____ Dataset extract

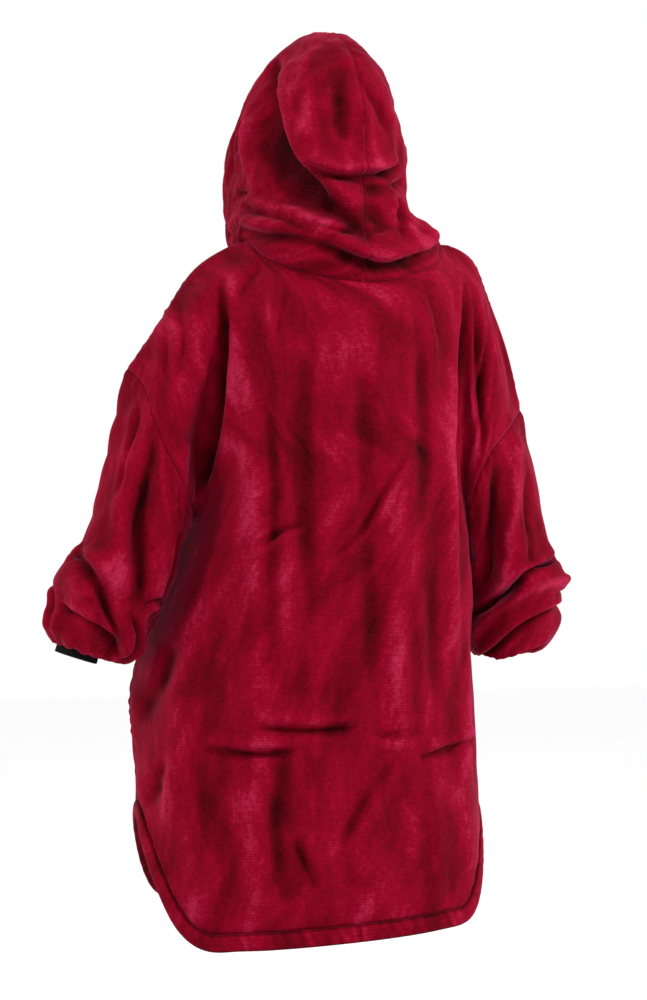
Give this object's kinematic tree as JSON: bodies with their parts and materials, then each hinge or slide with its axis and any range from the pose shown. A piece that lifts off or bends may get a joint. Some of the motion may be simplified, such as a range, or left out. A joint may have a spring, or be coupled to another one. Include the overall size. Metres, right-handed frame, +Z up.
{
  "type": "wearable blanket hoodie",
  "caption": "Very large hooded pullover of crimson plush fleece, as worn with the hood up, with dropped blouson sleeves, black rib cuffs and a padded shirt-tail hem",
  "frame": {"origin": "middle of the shoulders, inside the base of the neck, where the garment is carried", "axes": "+Z up, -Y the front of the garment, +X its own left"},
  "size_m": [0.7458, 0.3691, 1.2602],
  "materials": {
    "fleece": "crimson plush flannel fleece with a short brushed pile",
    "rib": "black elastic rib knit"
  },
  "bodies": {
    "root": {"back": "fleece", "front": "fleece", "sleeve_left": "fleece", "sleeve_right": "fleece", "hood_left": "fleece", "hood_right": "fleece", "hem_band_back": "fleece", "hem_band_front": "fleece", "cuff_left": "rib", "cuff_right": "rib"}
  },
  "joints": []
}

________

**Objective:** Above is a listing; report how many of its lines include the word "materials", giving the number only.

**Finished task:** 2